[start Provided records]

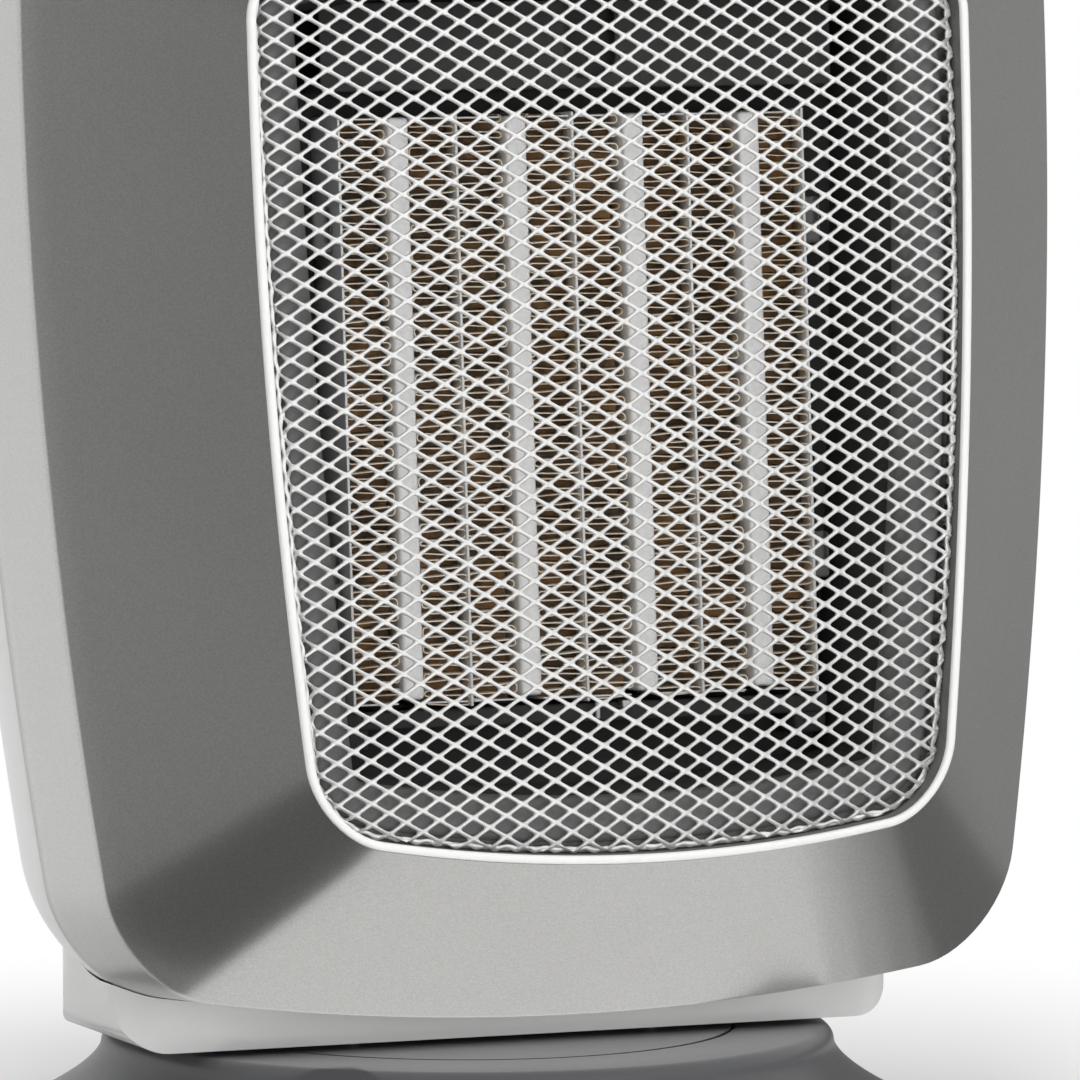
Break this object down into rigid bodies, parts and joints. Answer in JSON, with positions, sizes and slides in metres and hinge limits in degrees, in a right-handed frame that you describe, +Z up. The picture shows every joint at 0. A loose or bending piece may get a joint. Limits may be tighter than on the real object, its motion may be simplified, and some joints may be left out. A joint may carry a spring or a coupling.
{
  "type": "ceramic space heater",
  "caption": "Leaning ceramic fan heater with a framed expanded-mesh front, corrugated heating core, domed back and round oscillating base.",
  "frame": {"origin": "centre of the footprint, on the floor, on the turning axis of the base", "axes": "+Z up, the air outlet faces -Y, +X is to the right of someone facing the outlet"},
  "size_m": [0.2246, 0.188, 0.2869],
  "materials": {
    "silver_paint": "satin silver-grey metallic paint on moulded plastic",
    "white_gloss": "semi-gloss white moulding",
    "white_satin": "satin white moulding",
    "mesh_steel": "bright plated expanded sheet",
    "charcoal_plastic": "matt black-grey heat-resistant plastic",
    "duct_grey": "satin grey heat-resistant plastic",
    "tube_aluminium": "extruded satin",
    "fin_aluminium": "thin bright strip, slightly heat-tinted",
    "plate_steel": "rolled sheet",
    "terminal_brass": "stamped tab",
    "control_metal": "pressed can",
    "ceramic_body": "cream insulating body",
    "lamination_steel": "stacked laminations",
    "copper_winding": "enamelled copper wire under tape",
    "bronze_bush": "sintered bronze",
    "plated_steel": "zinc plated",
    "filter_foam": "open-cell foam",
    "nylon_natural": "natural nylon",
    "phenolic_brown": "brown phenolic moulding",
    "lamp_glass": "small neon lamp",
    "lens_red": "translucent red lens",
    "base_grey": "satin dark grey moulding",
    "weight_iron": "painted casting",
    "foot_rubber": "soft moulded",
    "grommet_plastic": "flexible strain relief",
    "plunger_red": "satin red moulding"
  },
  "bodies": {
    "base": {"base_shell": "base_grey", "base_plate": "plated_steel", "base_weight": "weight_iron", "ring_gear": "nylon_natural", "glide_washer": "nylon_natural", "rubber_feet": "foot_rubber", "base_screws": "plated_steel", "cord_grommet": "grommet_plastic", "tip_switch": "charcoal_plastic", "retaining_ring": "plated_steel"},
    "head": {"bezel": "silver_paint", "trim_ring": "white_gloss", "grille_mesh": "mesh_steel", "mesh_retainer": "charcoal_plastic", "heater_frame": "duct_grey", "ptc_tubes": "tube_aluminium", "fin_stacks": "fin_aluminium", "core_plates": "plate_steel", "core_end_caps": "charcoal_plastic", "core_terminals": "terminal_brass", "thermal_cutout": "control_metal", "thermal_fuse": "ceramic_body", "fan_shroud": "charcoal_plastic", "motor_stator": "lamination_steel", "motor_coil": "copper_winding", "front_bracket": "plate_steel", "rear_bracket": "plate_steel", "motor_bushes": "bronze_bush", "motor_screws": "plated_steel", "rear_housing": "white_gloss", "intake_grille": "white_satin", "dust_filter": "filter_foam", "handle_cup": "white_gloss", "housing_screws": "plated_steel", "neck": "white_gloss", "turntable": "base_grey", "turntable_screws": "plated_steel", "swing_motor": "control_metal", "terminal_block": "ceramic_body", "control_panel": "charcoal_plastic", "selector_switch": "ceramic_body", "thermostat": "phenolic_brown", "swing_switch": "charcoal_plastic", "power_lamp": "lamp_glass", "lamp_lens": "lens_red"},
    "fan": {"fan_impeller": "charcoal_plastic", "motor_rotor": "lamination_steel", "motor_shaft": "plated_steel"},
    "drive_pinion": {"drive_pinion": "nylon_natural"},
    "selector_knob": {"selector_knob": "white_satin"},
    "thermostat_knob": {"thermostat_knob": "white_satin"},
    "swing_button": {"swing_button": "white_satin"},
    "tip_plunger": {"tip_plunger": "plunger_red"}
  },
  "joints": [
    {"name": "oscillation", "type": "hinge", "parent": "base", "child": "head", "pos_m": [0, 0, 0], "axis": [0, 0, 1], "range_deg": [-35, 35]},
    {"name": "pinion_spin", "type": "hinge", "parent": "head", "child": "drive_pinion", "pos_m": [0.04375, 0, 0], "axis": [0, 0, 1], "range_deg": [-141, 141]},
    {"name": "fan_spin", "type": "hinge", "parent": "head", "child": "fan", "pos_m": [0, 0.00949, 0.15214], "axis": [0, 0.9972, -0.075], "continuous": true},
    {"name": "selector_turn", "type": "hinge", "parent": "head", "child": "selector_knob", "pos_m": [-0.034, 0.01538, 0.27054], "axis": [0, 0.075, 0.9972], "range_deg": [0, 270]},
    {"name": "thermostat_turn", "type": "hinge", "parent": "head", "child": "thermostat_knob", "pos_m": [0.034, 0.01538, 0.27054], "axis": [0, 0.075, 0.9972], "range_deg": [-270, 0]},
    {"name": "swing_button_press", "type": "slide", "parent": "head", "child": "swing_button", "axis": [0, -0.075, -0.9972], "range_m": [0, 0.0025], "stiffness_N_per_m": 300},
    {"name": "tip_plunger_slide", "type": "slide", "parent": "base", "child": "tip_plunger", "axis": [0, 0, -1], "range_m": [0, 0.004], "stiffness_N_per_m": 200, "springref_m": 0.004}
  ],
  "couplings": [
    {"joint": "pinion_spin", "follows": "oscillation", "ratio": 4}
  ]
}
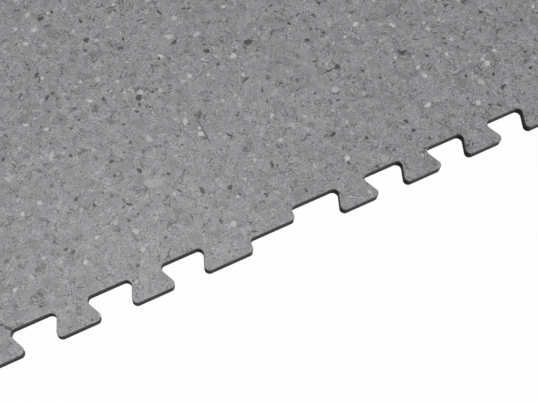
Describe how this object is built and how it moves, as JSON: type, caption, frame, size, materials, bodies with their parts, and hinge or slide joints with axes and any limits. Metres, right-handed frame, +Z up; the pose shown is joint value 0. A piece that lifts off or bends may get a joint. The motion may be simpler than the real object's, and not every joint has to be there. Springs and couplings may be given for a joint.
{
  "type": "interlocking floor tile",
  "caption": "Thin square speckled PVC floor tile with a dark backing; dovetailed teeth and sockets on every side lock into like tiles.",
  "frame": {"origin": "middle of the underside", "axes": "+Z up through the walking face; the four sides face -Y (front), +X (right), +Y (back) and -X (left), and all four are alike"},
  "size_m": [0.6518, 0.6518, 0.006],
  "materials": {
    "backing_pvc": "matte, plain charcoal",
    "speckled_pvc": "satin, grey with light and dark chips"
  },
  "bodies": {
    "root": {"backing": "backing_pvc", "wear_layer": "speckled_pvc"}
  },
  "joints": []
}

[end Provided records]

Short exercise: Write out the entries in full, exactly as given.

The output:
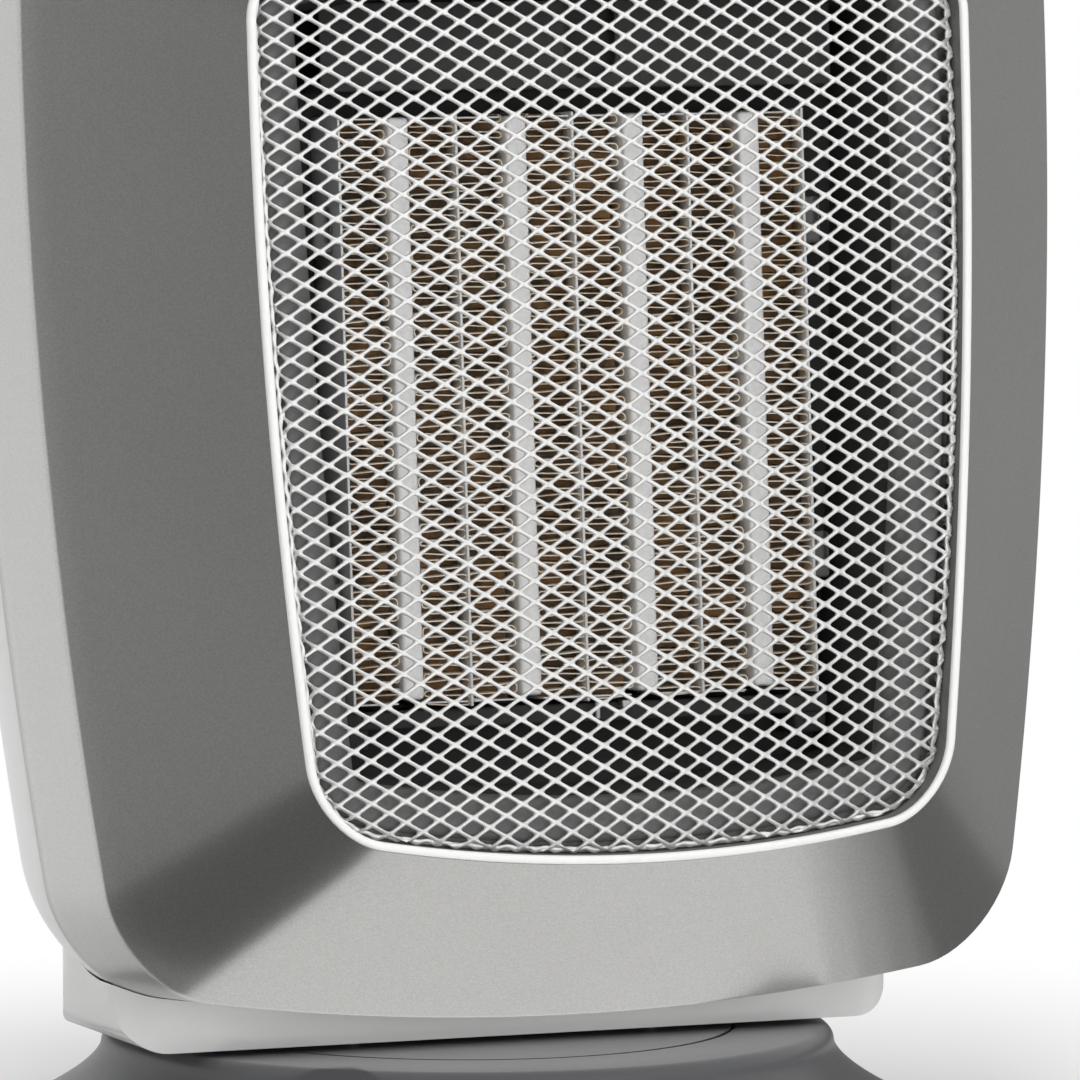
Break this object down into rigid bodies, parts and joints. Answer in JSON, with positions, sizes and slides in metres and hinge limits in degrees, in a right-handed frame that you describe, +Z up. The picture shows every joint at 0. A loose or bending piece may get a joint. Limits may be tighter than on the real object, its motion may be simplified, and some joints may be left out. A joint may carry a spring or a coupling.
{
  "type": "ceramic space heater",
  "caption": "Leaning ceramic fan heater with a framed expanded-mesh front, corrugated heating core, domed back and round oscillating base.",
  "frame": {"origin": "centre of the footprint, on the floor, on the turning axis of the base", "axes": "+Z up, the air outlet faces -Y, +X is to the right of someone facing the outlet"},
  "size_m": [0.2246, 0.188, 0.2869],
  "materials": {
    "silver_paint": "satin silver-grey metallic paint on moulded plastic",
    "white_gloss": "semi-gloss white moulding",
    "white_satin": "satin white moulding",
    "mesh_steel": "bright plated expanded sheet",
    "charcoal_plastic": "matt black-grey heat-resistant plastic",
    "duct_grey": "satin grey heat-resistant plastic",
    "tube_aluminium": "extruded satin",
    "fin_aluminium": "thin bright strip, slightly heat-tinted",
    "plate_steel": "rolled sheet",
    "terminal_brass": "stamped tab",
    "control_metal": "pressed can",
    "ceramic_body": "cream insulating body",
    "lamination_steel": "stacked laminations",
    "copper_winding": "enamelled copper wire under tape",
    "bronze_bush": "sintered bronze",
    "plated_steel": "zinc plated",
    "filter_foam": "open-cell foam",
    "nylon_natural": "natural nylon",
    "phenolic_brown": "brown phenolic moulding",
    "lamp_glass": "small neon lamp",
    "lens_red": "translucent red lens",
    "base_grey": "satin dark grey moulding",
    "weight_iron": "painted casting",
    "foot_rubber": "soft moulded",
    "grommet_plastic": "flexible strain relief",
    "plunger_red": "satin red moulding"
  },
  "bodies": {
    "base": {"base_shell": "base_grey", "base_plate": "plated_steel", "base_weight": "weight_iron", "ring_gear": "nylon_natural", "glide_washer": "nylon_natural", "rubber_feet": "foot_rubber", "base_screws": "plated_steel", "cord_grommet": "grommet_plastic", "tip_switch": "charcoal_plastic", "retaining_ring": "plated_steel"},
    "head": {"bezel": "silver_paint", "trim_ring": "white_gloss", "grille_mesh": "mesh_steel", "mesh_retainer": "charcoal_plastic", "heater_frame": "duct_grey", "ptc_tubes": "tube_aluminium", "fin_stacks": "fin_aluminium", "core_plates": "plate_steel", "core_end_caps": "charcoal_plastic", "core_terminals": "terminal_brass", "thermal_cutout": "control_metal", "thermal_fuse": "ceramic_body", "fan_shroud": "charcoal_plastic", "motor_stator": "lamination_steel", "motor_coil": "copper_winding", "front_bracket": "plate_steel", "rear_bracket": "plate_steel", "motor_bushes": "bronze_bush", "motor_screws": "plated_steel", "rear_housing": "white_gloss", "intake_grille": "white_satin", "dust_filter": "filter_foam", "handle_cup": "white_gloss", "housing_screws": "plated_steel", "neck": "white_gloss", "turntable": "base_grey", "turntable_screws": "plated_steel", "swing_motor": "control_metal", "terminal_block": "ceramic_body", "control_panel": "charcoal_plastic", "selector_switch": "ceramic_body", "thermostat": "phenolic_brown", "swing_switch": "charcoal_plastic", "power_lamp": "lamp_glass", "lamp_lens": "lens_red"},
    "fan": {"fan_impeller": "charcoal_plastic", "motor_rotor": "lamination_steel", "motor_shaft": "plated_steel"},
    "drive_pinion": {"drive_pinion": "nylon_natural"},
    "selector_knob": {"selector_knob": "white_satin"},
    "thermostat_knob": {"thermostat_knob": "white_satin"},
    "swing_button": {"swing_button": "white_satin"},
    "tip_plunger": {"tip_plunger": "plunger_red"}
  },
  "joints": [
    {"name": "oscillation", "type": "hinge", "parent": "base", "child": "head", "pos_m": [0, 0, 0], "axis": [0, 0, 1], "range_deg": [-35, 35]},
    {"name": "pinion_spin", "type": "hinge", "parent": "head", "child": "drive_pinion", "pos_m": [0.04375, 0, 0], "axis": [0, 0, 1], "range_deg": [-141, 141]},
    {"name": "fan_spin", "type": "hinge", "parent": "head", "child": "fan", "pos_m": [0, 0.00949, 0.15214], "axis": [0, 0.9972, -0.075], "continuous": true},
    {"name": "selector_turn", "type": "hinge", "parent": "head", "child": "selector_knob", "pos_m": [-0.034, 0.01538, 0.27054], "axis": [0, 0.075, 0.9972], "range_deg": [0, 270]},
    {"name": "thermostat_turn", "type": "hinge", "parent": "head", "child": "thermostat_knob", "pos_m": [0.034, 0.01538, 0.27054], "axis": [0, 0.075, 0.9972], "range_deg": [-270, 0]},
    {"name": "swing_button_press", "type": "slide", "parent": "head", "child": "swing_button", "axis": [0, -0.075, -0.9972], "range_m": [0, 0.0025], "stiffness_N_per_m": 300},
    {"name": "tip_plunger_slide", "type": "slide", "parent": "base", "child": "tip_plunger", "axis": [0, 0, -1], "range_m": [0, 0.004], "stiffness_N_per_m": 200, "springref_m": 0.004}
  ],
  "couplings": [
    {"joint": "pinion_spin", "follows": "oscillation", "ratio": 4}
  ]
}
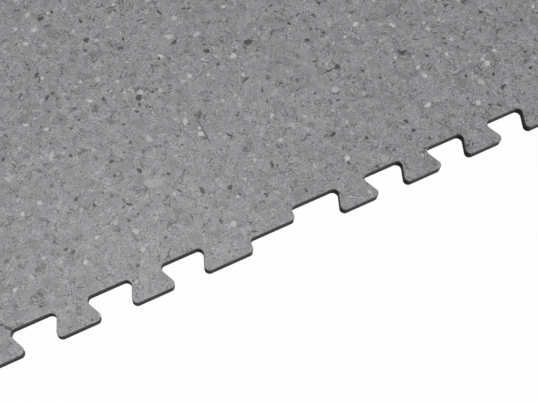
Describe how this object is built and how it moves, as JSON: type, caption, frame, size, materials, bodies with their parts, and hinge or slide joints with axes and any limits. Metres, right-handed frame, +Z up; the pose shown is joint value 0. A piece that lifts off or bends may get a joint. The motion may be simpler than the real object's, and not every joint has to be there. Springs and couplings may be given for a joint.
{
  "type": "interlocking floor tile",
  "caption": "Thin square speckled PVC floor tile with a dark backing; dovetailed teeth and sockets on every side lock into like tiles.",
  "frame": {"origin": "middle of the underside", "axes": "+Z up through the walking face; the four sides face -Y (front), +X (right), +Y (back) and -X (left), and all four are alike"},
  "size_m": [0.6518, 0.6518, 0.006],
  "materials": {
    "backing_pvc": "matte, plain charcoal",
    "speckled_pvc": "satin, grey with light and dark chips"
  },
  "bodies": {
    "root": {"backing": "backing_pvc", "wear_layer": "speckled_pvc"}
  },
  "joints": []
}